Interesting how you can twist that around...
More correctly, I'd classify my self as a defender of freedom. I would
defend any company's right to do business as they wish within the bounds of
applicable laws, of course, and any consumers right to make a free choice
within the choices available. As I've said in numerous other messages, I'd
take this same stance if it were another company (Sun, Netscape, or Novell
for instance) being bashed about in this forum.
Part of the issue NOT discussed in this forum is that it seems to me (and
I'm not a lawyer) that our US system of laws doesn't contain absolutes. It
is a collection of opinions which can vary greatly from one case to another
(even given fairly similar circumstances). For anyone to make a blanket
assertion quoting "what the law is" seems (at least in the US) to be
laughable to me. If I missed this point I hope that one of the lawyers
present will correct me.
Given the non-absolute system of laws it seems that until the ruling judge
makes a decision (and that decision is upheld at every level of appeal)

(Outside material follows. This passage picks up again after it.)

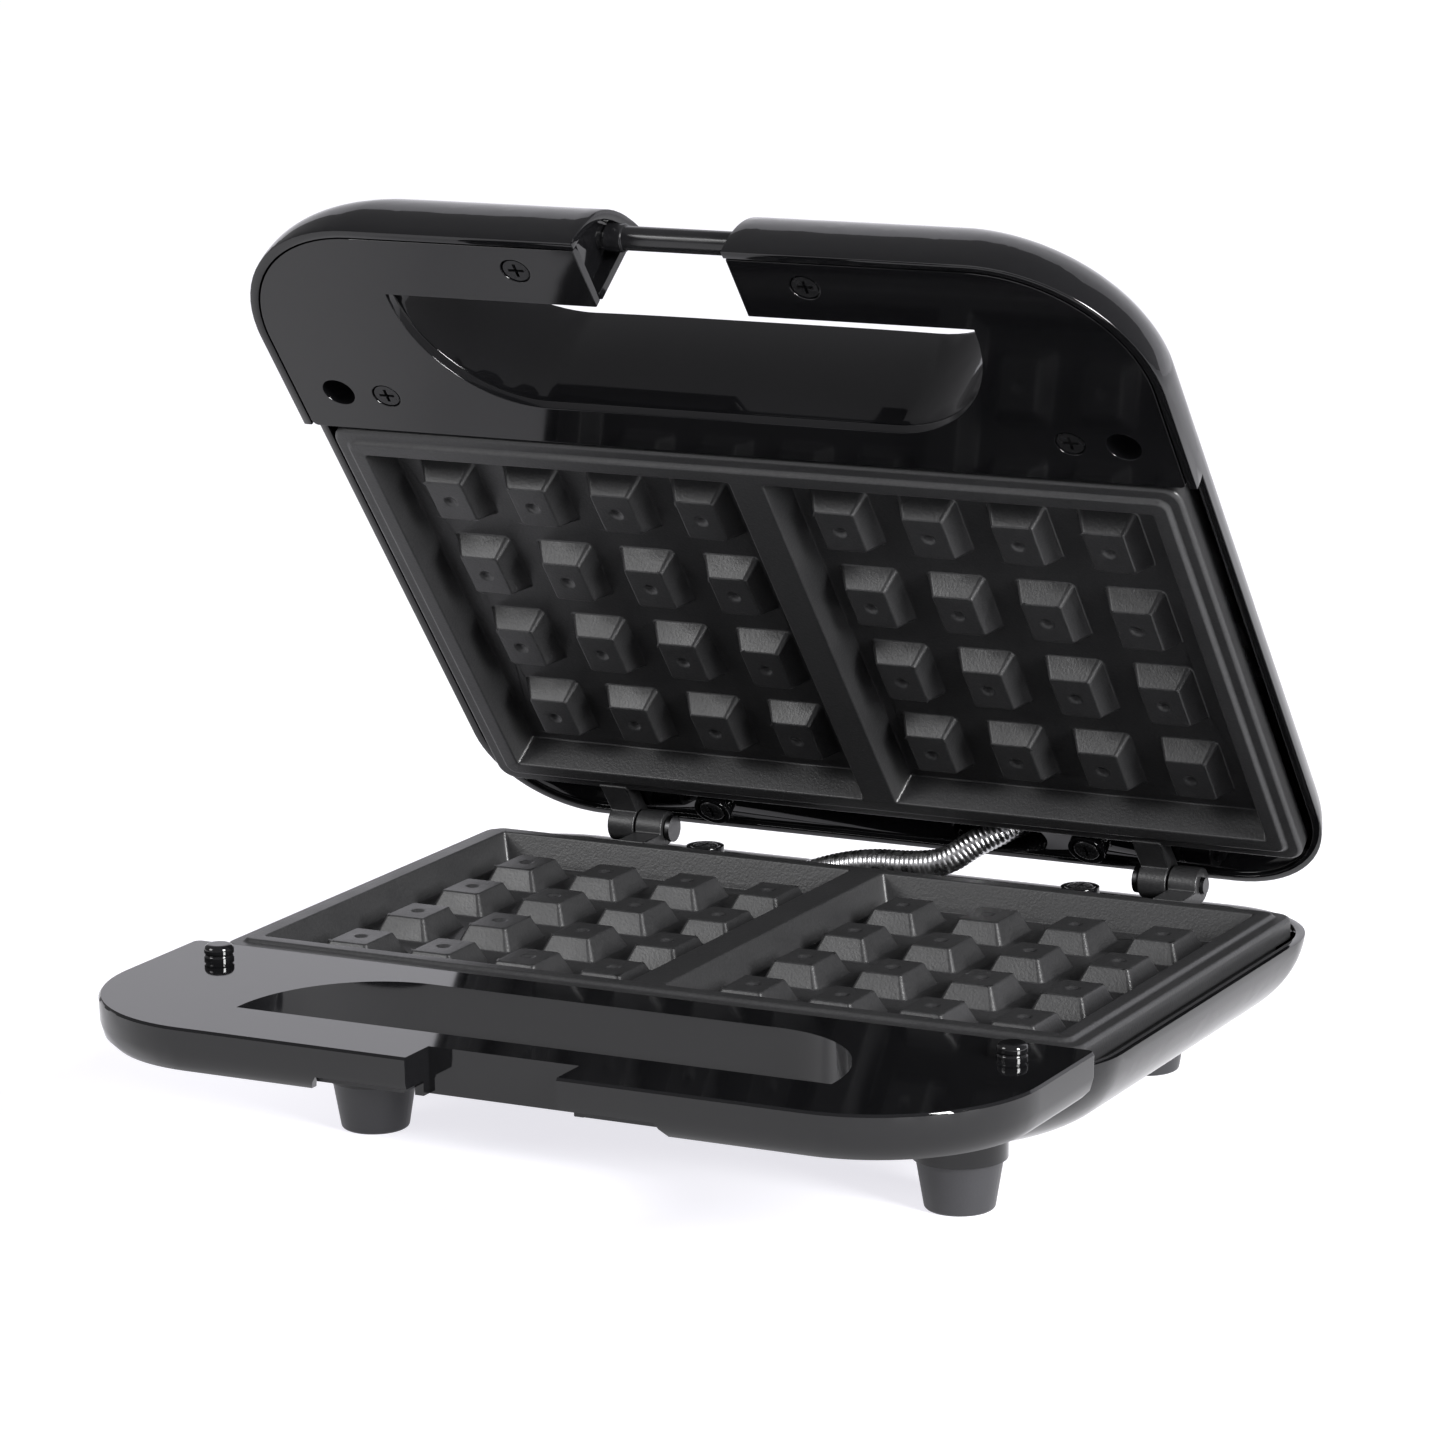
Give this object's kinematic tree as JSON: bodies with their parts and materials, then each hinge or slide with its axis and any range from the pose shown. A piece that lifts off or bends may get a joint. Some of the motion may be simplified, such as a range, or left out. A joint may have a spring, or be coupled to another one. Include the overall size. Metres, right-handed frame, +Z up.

that we cannot know with absolute certainty what is right and what is wrong
(in a legal sense).
At 02:07 AM 11/10/97 -0500, Paul Crowley wrote:
>On Sun, 9 Nov 1997, Charles Kelly, NT*Pro wrote:
>> There are hundreds of products from hundreds of companies. I can pick any
>> one I chose and pay my hard-earned dollars for it. If I don't like what is
>> on my computer I buy a competing product that I do like and (wipe the hard
>> disk) and install whatever I like. Totally my choice.
>> Given that frame of reference, I'm struggling to see how you are "forced."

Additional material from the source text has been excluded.